In their report, the judges drew special attention to Little Greenham’s Toad Show, a festival that started out as a sausage-making competition (‘toad’ is a local name for sausages). The festival died out in the mid-twentieth century, but the parish council revived it in 2012, and now it’s a thriving three-day event; 20,000 people came last year. “Of course it’s about much more than sausages,” says organiser Amy Birtwhistle. “There’s a funfair, music and a great deal of lovely, locally produced food.”
It was the Toad Show that helped kick-start some of Little Greenham’s local food production. A five-acre field, put aside by a local arable farmer, now provides vegetables for the show and for the neighbourhood. Villagers pay an annual subscription, and can take an unlimited amount of produce for their own consumption; 30 families are now self-sufficient in potatoes, carrots, cauliflowers and onions.
Butcher Liz Burley, who produces Little Greenham’s sausages, has been helped along the way by an innovative project to support small businesses, called the Little Greenham Share Scheme. When a new company starts up, shares are sold to villagers and non-villagers alike, who then receive dividends - not in money but, in the case of Burley’s Butchers, in sausages. Burley’s meat supplier, pig farmer John Donald, says the scheme helped him too. “A few years ago I was in serious debt,” he says, “and on the verge of either losing my farm, or taking European funds to grow biofuels. I wanted to stay growing food on my farm. Because of the festival, the share scheme and Burley’s sausages, I could.”
Jenny Martin also used the scheme to set up her energy microgeneration consultancy, advising on how homes and small businesses can reduce their energy use. Her shareholders receive discounted advice on their energy use and have first refusal on buying cheap, locally produced energy.

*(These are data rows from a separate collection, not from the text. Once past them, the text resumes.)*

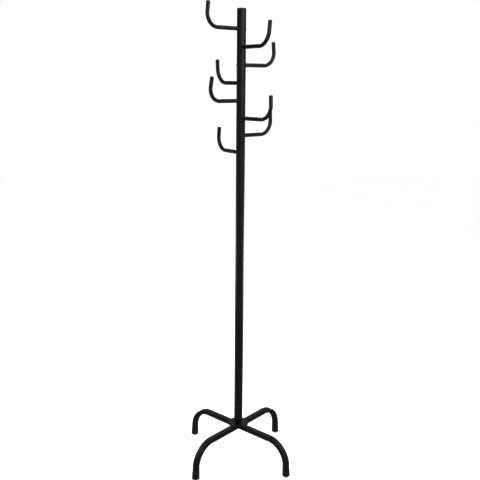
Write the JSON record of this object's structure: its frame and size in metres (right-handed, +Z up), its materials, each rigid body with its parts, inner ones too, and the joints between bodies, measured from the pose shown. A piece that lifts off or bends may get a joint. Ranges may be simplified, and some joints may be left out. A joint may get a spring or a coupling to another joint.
{
  "type": "coat stand",
  "caption": "Free-standing coat stand: round pole on bent square-tube legs, with upturned hooks in four directions stepping down its upper section.",
  "frame": {"origin": "on the floor, on the pole's axis, in the middle of the four feet", "axes": "+Z up along the pole; the legs point along the four diagonals between X and Y; the picture looks along +Y, with +X to the right"},
  "size_m": [0.3826, 0.3826, 1.7859],
  "materials": {
    "frame_paint": "black powder coat, satin",
    "black_plastic": "moulded, matt black",
    "black_fastener": "blackened steel, satin",
    "plain_steel": "bright drawn tube, inside the pole and hooks"
  },
  "bodies": {
    "stand": {"leg_back_right": "frame_paint", "foot_cap_back_right": "black_plastic", "leg_back_left": "frame_paint", "foot_cap_back_left": "black_plastic", "leg_front_left": "frame_paint", "foot_cap_front_left": "black_plastic", "leg_front_right": "frame_paint", "foot_cap_front_right": "black_plastic", "hub_plate": "frame_paint", "hub_socket": "frame_paint", "pole_fixing_screw": "black_fastener", "pole_lower": "frame_paint", "pole_middle": "frame_paint", "joint_sleeve_lower": "plain_steel", "joint_sleeve_upper": "plain_steel"},
    "pole_head": {"pole_upper": "frame_paint", "pole_top_cap": "black_plastic", "hook_1_saddle": "black_plastic", "hook_1_bolt": "black_fastener", "hook_2_saddle": "black_plastic", "hook_2_bolt": "black_fastener", "hook_3_saddle": "black_plastic", "hook_3_bolt": "black_fastener", "hook_4_saddle": "black_plastic", "hook_4_bolt": "black_fastener", "hook_5_saddle": "black_plastic", "hook_5_bolt": "black_fastener", "hook_6_saddle": "black_plastic", "hook_6_bolt": "black_fastener", "hook_7_saddle": "black_plastic", "hook_7_bolt": "black_fastener", "hook_8_saddle": "black_plastic", "hook_8_bolt": "black_fastener"},
    "hook_1": {"hook_1_tube": "frame_paint", "hook_1_insert": "plain_steel", "hook_1_tip_cap": "black_plastic"},
    "hook_2": {"hook_2_tube": "frame_paint", "hook_2_insert": "plain_steel", "hook_2_tip_cap": "black_plastic"},
    "hook_3": {"hook_3_tube": "frame_paint", "hook_3_insert": "plain_steel", "hook_3_tip_cap": "black_plastic"},
    "hook_4": {"hook_4_tube": "frame_paint", "hook_4_insert": "plain_steel", "hook_4_tip_cap": "black_plastic"},
    "hook_5": {"hook_5_tube": "frame_paint", "hook_5_insert": "plain_steel", "hook_5_tip_cap": "black_plastic"},
    "hook_6": {"hook_6_tube": "frame_paint", "hook_6_insert": "plain_steel", "hook_6_tip_cap": "black_plastic"},
    "hook_7": {"hook_7_tube": "frame_paint", "hook_7_insert": "plain_steel", "hook_7_tip_cap": "black_plastic"},
    "hook_8": {"hook_8_tube": "frame_paint", "hook_8_insert": "plain_steel", "hook_8_tip_cap": "black_plastic"}
  },
  "joints": [
    {"name": "pole_head_turn", "type": "hinge", "parent": "stand", "child": "pole_head", "pos_m": [0, 0, 1.156], "axis": [0, 0, 1], "continuous": true},
    {"name": "hook_1_swivel", "type": "hinge", "parent": "pole_head", "child": "hook_1", "pos_m": [-0.01542, -0.0104, 1.6995], "axis": [-0.829, -0.5592, 0], "continuous": true},
    {"name": "hook_2_swivel", "type": "hinge", "parent": "pole_head", "child": "hook_2", "pos_m": [0.00986, -0.01577, 1.6356], "axis": [0.5299, -0.848, 0], "continuous": true},
    {"name": "hook_3_swivel", "type": "hinge", "parent": "pole_head", "child": "hook_3", "pos_m": [0.01577, 0.00986, 1.5717], "axis": [0.848, 0.5299, 0], "continuous": true},
    {"name": "hook_4_swivel", "type": "hinge", "parent": "pole_head", "child": "hook_4", "pos_m": [-0.0093, 0.01611, 1.5078], "axis": [-0.5, 0.866, 0], "continuous": true},
    {"name": "hook_5_swivel", "type": "hinge", "parent": "pole_head", "child": "hook_5", "pos_m": [-0.01445, -0.01171, 1.4439], "axis": [-0.7771, -0.6293, 0], "continuous": true},
    {"name": "hook_6_swivel", "type": "hinge", "parent": "pole_head", "child": "hook_6", "pos_m": [0.01171, -0.01445, 1.38], "axis": [0.6293, -0.7771, 0], "continuous": true},
    {"name": "hook_7_swivel", "type": "hinge", "parent": "pole_head", "child": "hook_7", "pos_m": [0.01466, 0.01145, 1.3161], "axis": [0.788, 0.6157, 0], "continuous": true},
    {"name": "hook_8_swivel", "type": "hinge", "parent": "pole_head", "child": "hook_8", "pos_m": [-0.0093, 0.01611, 1.2522], "axis": [-0.5, 0.866, 0], "continuous": true}
  ]
}
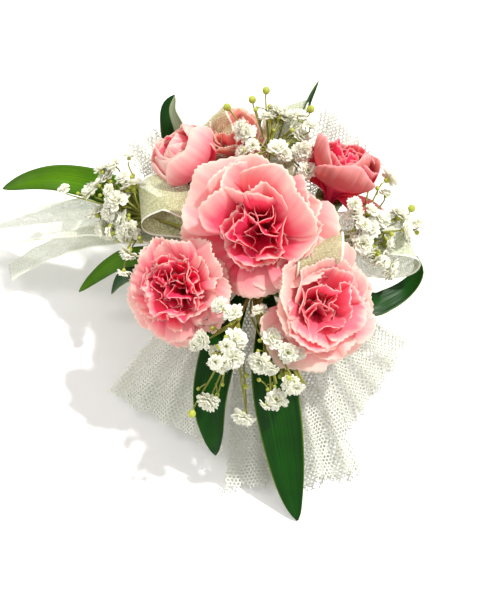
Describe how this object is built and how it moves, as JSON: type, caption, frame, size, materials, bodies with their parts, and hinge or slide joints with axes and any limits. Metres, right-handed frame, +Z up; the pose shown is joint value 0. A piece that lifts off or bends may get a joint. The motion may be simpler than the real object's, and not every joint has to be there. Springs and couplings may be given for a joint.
{
  "type": "wrist corsage",
  "caption": "Wrist corsage of pink mini carnations, baby's breath, ruscus leaves, organza ribbon loops and tulle on an elastic wristband.",
  "frame": {"origin": "middle of the wristband's flat underside, which rests on the table", "axes": "+Z up, +X to the corsage's right along the wristband, +Y to its back through the wristband's loop"},
  "size_m": [0.1676, 0.1407, 0.0848],
  "materials": {
    "band_satin": "satin",
    "clip_plastic": "matte",
    "floral_tape": "matte",
    "floral_wire": "satin",
    "calyx_green": "matte",
    "petal_crimson": "velvet",
    "petal_pink": "velvet",
    "petal_pale": "velvet",
    "leaf_bright": "waxy",
    "leaf_dark": "waxy",
    "sprig_white": "matte",
    "organza": "sheer",
    "tulle_net": "matte"
  },
  "bodies": {
    "root": {"wristband": "band_satin", "clip_plate": "clip_plastic", "stem_bundle": "floral_tape", "binding_wire": "floral_wire", "calyx_centre": "calyx_green", "calyx_front_left": "calyx_green", "calyx_front_right": "calyx_green", "calyx_back_left": "calyx_green", "calyx_back_right": "calyx_green", "calyx_back": "calyx_green", "petals_centre": "petal_crimson", "petals_front_left": "petal_pink", "petals_front_right": "petal_pale", "petals_back_left": "petal_pink", "petals_back_right": "petal_crimson", "petals_back": "petal_pale", "stem_centre": "floral_tape", "stem_front_left": "floral_tape", "stem_front_right": "floral_tape", "stem_back_left": "floral_tape", "stem_back_right": "floral_tape", "stem_back": "floral_tape", "leaf_left_long": "leaf_bright", "leaf_left_short": "leaf_bright", "leaf_left_under": "leaf_dark", "leaf_back_left": "leaf_dark", "leaf_back_right": "leaf_dark", "leaf_right": "leaf_bright", "leaf_front_left": "leaf_dark", "leaf_front_right": "leaf_dark", "sprig_left": "sprig_white", "sprig_back": "sprig_white", "sprig_right": "sprig_white", "sprig_front_left": "sprig_white", "sprig_front_right": "sprig_white", "ribbon_loop_left": "organza", "ribbon_loop_right": "organza", "ribbon_loop_back": "organza", "ribbon_loop_top": "organza", "ribbon_loop_side": "organza", "ribbon_tail": "organza", "tulle_front_left": "tulle_net", "tulle_front": "tulle_net", "tulle_front_right": "tulle_net", "tulle_right": "tulle_net", "tulle_back_right": "tulle_net", "tulle_back_left": "tulle_net"}
  },
  "joints": []
}
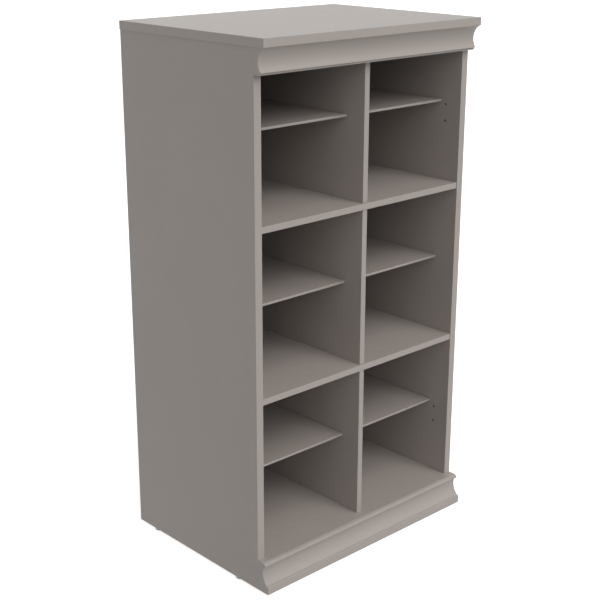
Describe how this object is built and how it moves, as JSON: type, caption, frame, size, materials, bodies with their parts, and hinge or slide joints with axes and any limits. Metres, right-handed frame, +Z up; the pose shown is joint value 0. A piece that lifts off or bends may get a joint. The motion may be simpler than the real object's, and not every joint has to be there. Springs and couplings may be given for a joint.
{
  "type": "closet organizer tower",
  "caption": "Freestanding closet and shoe organizer tower: a taupe board cabinet with divided rows, loose thin shelves, a coved crown and plinth moulding and pilot holes for door hinges.",
  "frame": {"origin": "middle of the footprint, on the floor under the glides", "axes": "+Z up, front at -Y, back panel at +Y, +X to the right of someone facing the front"},
  "size_m": [0.546, 0.401, 1.0199],
  "materials": {
    "taupe_board": "smooth matte taupe melamine on particle board",
    "taupe_moulding": "matte taupe foil wrapped on fibreboard",
    "thin_board": "matte taupe painted hardboard",
    "back_board": "hardboard, taupe paint inside, plain brown outside",
    "beech": "plain fluted dowel",
    "zinc_steel": "bright zinc plate",
    "light_plastic": "moulded light grey plastic"
  },
  "bodies": {
    "cabinet": {"left_side_panel": "taupe_board", "right_side_panel": "taupe_board", "top_panel": "taupe_board", "floor_panel": "taupe_board", "lower_fixed_shelf": "taupe_board", "upper_fixed_shelf": "taupe_board", "lower_divider": "taupe_board", "middle_divider": "taupe_board", "upper_divider": "taupe_board", "back_panel": "back_board", "crown_moulding": "taupe_moulding", "base_moulding": "taupe_moulding", "shelf_pins": "zinc_steel", "shelf_cam_locks": "zinc_steel", "shelf_cam_bolts": "zinc_steel", "top_cam_locks": "zinc_steel", "top_cam_bolts": "zinc_steel", "frame_dowels": "beech", "divider_dowels": "beech", "moulding_dowels": "beech", "divider_screws": "zinc_steel", "corner_blocks": "light_plastic", "corner_block_screws": "zinc_steel", "back_panel_nails": "zinc_steel", "floor_glides": "light_plastic", "glide_nails": "zinc_steel"},
    "top_left_shelf": {"top_left_shelf": "thin_board"},
    "top_right_shelf": {"top_right_shelf": "thin_board"},
    "middle_left_shelf": {"middle_left_shelf": "thin_board"},
    "middle_right_shelf": {"middle_right_shelf": "thin_board"},
    "bottom_left_shelf": {"bottom_left_shelf": "thin_board"},
    "bottom_right_shelf": {"bottom_right_shelf": "thin_board"}
  },
  "joints": [
    {"name": "top_left_shelf_slide", "type": "slide", "parent": "cabinet", "child": "top_left_shelf", "axis": [0, -1, 0], "range_m": [0, 0.4]},
    {"name": "top_right_shelf_slide", "type": "slide", "parent": "cabinet", "child": "top_right_shelf", "axis": [0, -1, 0], "range_m": [0, 0.4]},
    {"name": "middle_left_shelf_slide", "type": "slide", "parent": "cabinet", "child": "middle_left_shelf", "axis": [0, -1, 0], "range_m": [0, 0.4]},
    {"name": "middle_right_shelf_slide", "type": "slide", "parent": "cabinet", "child": "middle_right_shelf", "axis": [0, -1, 0], "range_m": [0, 0.4]},
    {"name": "bottom_left_shelf_slide", "type": "slide", "parent": "cabinet", "child": "bottom_left_shelf", "axis": [0, -1, 0], "range_m": [0, 0.4]},
    {"name": "bottom_right_shelf_slide", "type": "slide", "parent": "cabinet", "child": "bottom_right_shelf", "axis": [0, -1, 0], "range_m": [0, 0.4]}
  ]
}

Little Greenham’s proximity to the fast-growing Big City has given rise to some of its greatest challenges. Ever since it was earmarked in the regional spatial plan as a ‘growth village’, building work has been virtually non-stop.
Instead of opposing development, the community decided to welcome the new homes as an opportunity. Councillor Pam Isleworth, 39, says: “We just knuckled down and made the best of it. Little Greenham won’t be so little any more, but we have no regrets.”
The community runs regular ‘new faces’ evenings at the village hall, and every new arrival receives a welcome pack - not just stuffed through the letterbox but delivered by hand by a neighbour. The pack includes a Little Greenham smart card, used for discounts with buses and taxis, to register CO2 emissions, and to log the amount of food being bought from local sources.
Real efforts are made to include everyone in decisions that affect the village, with regular opinion polls on local matters. And, as competition judge Jeremy Taggart says, “there’s a combined oldies club and crèche at the hall to make sure that everyone can participate in village social life. It’s incredibly important that people are included, whatever their age or background.”
Many of the new Little Greenhammers work in Big City, but commuter car journeys cause less of a problem for the village CO2 emissions thanks to the electric car pool. It’s managed online, and has helped cut car ownership by half in a decade - from 1.4 per household in 2006 to 0.7 per household today, much lower than the average for rural areas.
For non-drivers, there is a small electric taxi service run by volunteers, taking pensioners and the village youth to Nearby Town and back, free of charge. And then there’s always the combined train station and telecentre, eight miles away by bus.
Jerzy Dobavic, 38, manager of the Greenham District Railway Centre, says: “We had to guarantee that people would use the station, and to be honest we weren’t confident we could do so. That’s why we combined it with a telecentre, drop-in office and meeting place. Most weekdays we’re full. A handful of small businesses are based here and many others come just to use our videoconferencing kit - they love it.”
This approach to local transport has been copied by other villages in the area and further afield, whether there’s a train station nearby or not. Telecentres work at bus stations just as well.
“Progressive villages,” says Isleworth, “should be showing the way to the nation on climate change. We can be completely self-sufficient in energy, for instance by using waste from agriculture. We wanted to set an example.” Every year the villagers conduct a survey, helped with information from the village smart cards and the Little Greenham II website, to estimate CO2 emissions per person. The survey includes all local businesses and takes into account travel and shopping as well as heat and power. In 2011 the village won an award for going carbon neutral. Now it has gone one better and actually sells electricity back to the national grid.
The 2016 Calor Village of the Year is far from precious about its success. Visits from villages across the county and further afield are common; Little Greenham is spreading the message. And to cap it all, Isleworth announced today that Little Greenham II, the virtual counterpart to the real village, is now twinned with Harapur II, a similar virtual village in rural Northern India. As Thom Lazzier says, cradling a pint of beer outside the Toad and Turbine: “I wasn’t sure at first about entering the Calor Village of the Year award, whether the effort would be worth it, but it’s done us the world of good. It’s helped bring us together, and realise what we’ve got.” Which, all in all, is quite a lot.